Nach Rückübertragungsansprüchen mancher Vorläufer endete die Produktion 1990 fast, obwohl Firmen in Gernrode investieren wollten. Mit den ausgezahlten Entschädigungen erlosch das Interesse.

18 verschiedene Produkte

Um die noch vorhandenen Grundstoffe, Technik und Flaschen zu nutzen, stellte die Destillateurmeisterin Helga Rolle neben dem Verkauf für die Liquidatoren weiter acht der einst 25 Sorten her, um sie vorwiegend regional zu vertreiben. 1993 kaufte sie mit ihrer Familie Reste der Harzer Likörfabrik, inklusive der Rezepturen, und baute die Lagerhalle im Gernröder Gewerbegebiet ab 1995 um.

Heute werden 18 verschiedene Produkte in der Harzer Likörfabrik selbst, aber auch in Einkaufsmärkten und bei kleinen Händlern angeboten. „Mit den neuen Medien sind auch Online-Bestellungen möglich“, ergänzt Conny Bier. Das werde gerade vor Weihnachten genutzt. „Nach Proben in umliegenden Hotels und bei Gastronomen kommen viele Harztouristen direkt zu uns.“ Ein bis zweimal im Monat wird die Abfüllanlage in Gang gesetzt. „Dabei werden alle Hände der fünf Mitarbeiter benötigt“, erklärt Frau Bier.

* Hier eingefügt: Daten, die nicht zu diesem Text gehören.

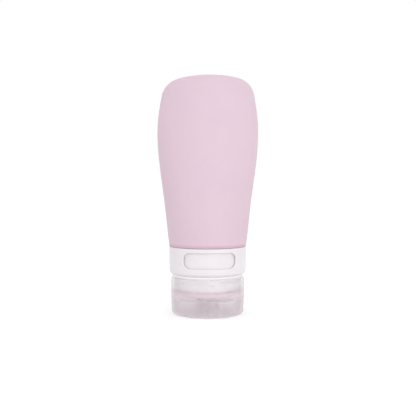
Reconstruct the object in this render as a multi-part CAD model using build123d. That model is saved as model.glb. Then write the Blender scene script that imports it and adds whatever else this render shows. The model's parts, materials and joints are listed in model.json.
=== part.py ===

Als Helga Rolle schon früher im Harzer Förderkreis (HFK) aktiv mitwirkte, lag es nahe, auch die vom Verein vergebene Produktmarke „Typisch Harz“ für Erzeugnisse der Harzer Likörfabrik zu erwerben. „Gerade die Zutaten unserer Kräuterliköre stammen ja aus der Region“, erklärt Rolle. Als der Harzer Tourismusverband (HTV) nach Übernahme des HFK die Regionalmarke übernahm und überarbeitete, waren die Auszeichnungen hinfällig. „Seit Januar 2013 tragen das Label „Typisch Harz“ wieder drei unserer Produkte“, ist Helga sichtlich stolz auf das eigentlich doppelte Siegel für die Kräuterliköre „Ritter Bodo“ und „Hexenbitter“ sowie den Kräuterbrand „Walpurga“. Verschiedene Fruchtliköre, wie Kirsch, Johannisbeere oder Pflaume, sowie höherprozentige Brände prägen das Angebot. Auch den „Kastell“ gibt’s noch.

„Der Rhabarberlikör, erst vor einem Jahr eingeführt, hat sich sogar binnen kürzester Zeit zum Renner weit über regionale Grenzen entwickelt“, ist Conny Bier erfreut. Sie hat aber ein Problem. „Als kleiner Firma fehlt uns das Geld für größere Werbung.“ Deshalb sei „Typisch Harz“ eine Chance, höheren Bekanntheitsgrad zu erlangen. Weil die Bestandteile aus der Region sind und er hier produziert wird, könnte sich Helga Rolle vorstellen, „für den Rhabarberlikör das Harzer Qualitätssiegel zu beantragen.“

Ulf Lienig füllt Likör ab. Es können sogar einzelne Flaschen bestellt werden.
Ulf Lienig füllt Likör ab. Es können sogar einzelne Flaschen bestellt werden.